181.1701(1)(c) (c) A domestic corporation without stock which is not subject to this chapter and which does not elect to become subject to it may conduct and administer its business and affairs under the provisions of this chapter to the extent that the provisions of this chapter are not inconsistent with the articles or form of organization of such corporation or with any provisions elsewhere in the statutes or under any law relating to such corporation.
181.1701(1)(d) (d) An industrial development agency formed under s. 59.57 (2) shall, to the extent not inconsistent with that subsection, conduct and administer its business in accordance with this chapter.
181.1701(2) (2)Foreign corporations. This chapter applies to all foreign corporations transacting business in this state beginning on January 1, 1999.
181.1701 History History: 1997 a. 79.
181.1703 181.1703 Saving provisions.
181.1703(1)(1)Effect of repeal. Except as provided in sub. (2), the repeal of a statute by this chapter does not affect any of the following:
181.1703(1)(a) (a) The operation of the statute or any action taken under it before its repeal.
181.1703(1)(b) (b) Any ratification, right, remedy, privilege, obligation, or liability acquired, accrued, or incurred under the statute before its repeal.
181.1703(1)(c) (c) Any violation of the statute or any penalty, forfeiture, or punishment incurred because of the violation, before its repeal.
181.1703(1)(d) (d) Any proceeding, reorganization, or dissolution commenced under the statute before its repeal, and the proceeding, reorganization, or dissolution may be completed in accordance with the statute as if it had not been repealed.

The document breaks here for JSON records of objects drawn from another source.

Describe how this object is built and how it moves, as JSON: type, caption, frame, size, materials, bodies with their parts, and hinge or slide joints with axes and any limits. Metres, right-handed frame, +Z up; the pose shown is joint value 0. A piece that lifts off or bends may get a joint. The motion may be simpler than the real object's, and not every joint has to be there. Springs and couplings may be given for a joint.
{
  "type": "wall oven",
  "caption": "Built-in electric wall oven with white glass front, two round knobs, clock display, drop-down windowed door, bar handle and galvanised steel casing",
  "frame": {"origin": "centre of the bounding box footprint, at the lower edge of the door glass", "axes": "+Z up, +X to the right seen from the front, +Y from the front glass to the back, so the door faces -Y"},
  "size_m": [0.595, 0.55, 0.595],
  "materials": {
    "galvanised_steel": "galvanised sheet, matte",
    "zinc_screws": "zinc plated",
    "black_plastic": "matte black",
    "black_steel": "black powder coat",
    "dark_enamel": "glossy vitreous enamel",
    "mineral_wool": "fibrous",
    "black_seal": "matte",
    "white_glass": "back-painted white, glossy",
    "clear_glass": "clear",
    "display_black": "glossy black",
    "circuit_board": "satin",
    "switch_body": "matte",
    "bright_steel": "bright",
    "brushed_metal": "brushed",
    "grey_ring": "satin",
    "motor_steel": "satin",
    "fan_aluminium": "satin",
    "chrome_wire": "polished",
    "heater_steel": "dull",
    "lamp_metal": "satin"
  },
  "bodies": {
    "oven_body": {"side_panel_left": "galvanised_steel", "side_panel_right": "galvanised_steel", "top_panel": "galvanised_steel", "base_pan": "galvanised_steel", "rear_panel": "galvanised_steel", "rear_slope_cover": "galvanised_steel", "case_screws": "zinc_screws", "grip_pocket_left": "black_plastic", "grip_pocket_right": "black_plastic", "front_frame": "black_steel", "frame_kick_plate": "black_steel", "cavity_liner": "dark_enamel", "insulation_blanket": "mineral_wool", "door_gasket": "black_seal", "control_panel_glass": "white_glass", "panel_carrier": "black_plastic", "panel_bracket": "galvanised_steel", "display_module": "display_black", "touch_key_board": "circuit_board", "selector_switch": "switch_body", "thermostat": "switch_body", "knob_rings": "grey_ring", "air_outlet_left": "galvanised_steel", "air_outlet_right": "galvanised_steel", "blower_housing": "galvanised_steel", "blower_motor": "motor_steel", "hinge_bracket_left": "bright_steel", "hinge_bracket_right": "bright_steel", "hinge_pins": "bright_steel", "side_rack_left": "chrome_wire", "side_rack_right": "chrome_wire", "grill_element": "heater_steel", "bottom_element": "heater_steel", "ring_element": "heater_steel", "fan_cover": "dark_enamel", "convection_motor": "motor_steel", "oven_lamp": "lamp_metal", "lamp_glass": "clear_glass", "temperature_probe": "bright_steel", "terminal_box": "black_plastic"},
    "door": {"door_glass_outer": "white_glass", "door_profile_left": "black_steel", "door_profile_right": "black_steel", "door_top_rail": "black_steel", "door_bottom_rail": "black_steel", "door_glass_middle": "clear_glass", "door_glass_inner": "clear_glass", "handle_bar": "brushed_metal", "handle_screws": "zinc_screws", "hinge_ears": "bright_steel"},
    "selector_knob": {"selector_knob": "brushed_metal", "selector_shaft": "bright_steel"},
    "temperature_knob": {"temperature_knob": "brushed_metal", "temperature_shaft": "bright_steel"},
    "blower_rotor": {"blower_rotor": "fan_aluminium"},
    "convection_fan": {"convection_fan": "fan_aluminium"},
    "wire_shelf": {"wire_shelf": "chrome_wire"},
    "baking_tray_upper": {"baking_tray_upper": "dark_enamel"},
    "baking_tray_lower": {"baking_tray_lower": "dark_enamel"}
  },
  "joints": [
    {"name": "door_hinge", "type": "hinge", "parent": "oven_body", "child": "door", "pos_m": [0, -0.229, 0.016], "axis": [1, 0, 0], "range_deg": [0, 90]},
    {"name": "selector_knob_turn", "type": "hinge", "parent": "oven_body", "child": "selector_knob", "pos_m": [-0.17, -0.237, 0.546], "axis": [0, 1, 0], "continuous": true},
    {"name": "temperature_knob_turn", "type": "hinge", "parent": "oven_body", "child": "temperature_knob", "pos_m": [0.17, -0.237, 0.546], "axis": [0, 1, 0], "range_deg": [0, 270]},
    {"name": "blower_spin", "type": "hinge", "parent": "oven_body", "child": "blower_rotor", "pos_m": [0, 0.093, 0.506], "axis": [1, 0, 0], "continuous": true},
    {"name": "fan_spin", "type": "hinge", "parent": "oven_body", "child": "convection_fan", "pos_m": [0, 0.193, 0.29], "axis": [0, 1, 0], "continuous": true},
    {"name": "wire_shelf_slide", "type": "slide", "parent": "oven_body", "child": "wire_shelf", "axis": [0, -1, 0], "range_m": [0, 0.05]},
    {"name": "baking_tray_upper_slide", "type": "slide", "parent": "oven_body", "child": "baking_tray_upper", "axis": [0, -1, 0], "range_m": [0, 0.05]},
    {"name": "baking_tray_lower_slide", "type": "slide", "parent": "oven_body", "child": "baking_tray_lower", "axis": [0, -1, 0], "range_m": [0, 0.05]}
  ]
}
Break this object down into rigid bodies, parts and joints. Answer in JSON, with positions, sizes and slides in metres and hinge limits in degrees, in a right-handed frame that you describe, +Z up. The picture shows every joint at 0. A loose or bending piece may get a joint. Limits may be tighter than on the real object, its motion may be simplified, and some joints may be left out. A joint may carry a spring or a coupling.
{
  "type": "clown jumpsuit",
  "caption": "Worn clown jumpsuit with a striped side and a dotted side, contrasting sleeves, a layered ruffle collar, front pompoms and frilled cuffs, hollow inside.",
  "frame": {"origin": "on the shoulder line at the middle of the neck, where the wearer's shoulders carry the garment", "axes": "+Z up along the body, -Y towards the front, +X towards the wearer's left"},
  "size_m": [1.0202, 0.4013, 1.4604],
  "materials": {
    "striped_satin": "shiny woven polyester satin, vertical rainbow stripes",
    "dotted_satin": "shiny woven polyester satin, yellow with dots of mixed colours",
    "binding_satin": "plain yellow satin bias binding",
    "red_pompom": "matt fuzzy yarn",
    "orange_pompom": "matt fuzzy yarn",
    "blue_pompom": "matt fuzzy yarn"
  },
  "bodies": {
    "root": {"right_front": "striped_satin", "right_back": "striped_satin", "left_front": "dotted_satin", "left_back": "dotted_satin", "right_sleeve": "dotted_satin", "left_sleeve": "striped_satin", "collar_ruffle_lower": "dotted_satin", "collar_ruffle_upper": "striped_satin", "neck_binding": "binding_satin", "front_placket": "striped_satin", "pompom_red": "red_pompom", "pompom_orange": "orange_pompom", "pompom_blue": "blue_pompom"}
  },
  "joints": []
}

181.1703(1)(e) (e) Any meeting of members or the board or action by written consent noticed or any action taken before its repeal as a result of a meeting of members or a board or action by written consent.
181.1703(2) (2)Penalties and punishments. If a penalty or punishment imposed for violation of a statute repealed by this chapter is reduced by this chapter, the penalty or punishment if not already imposed shall be imposed in accordance with this chapter.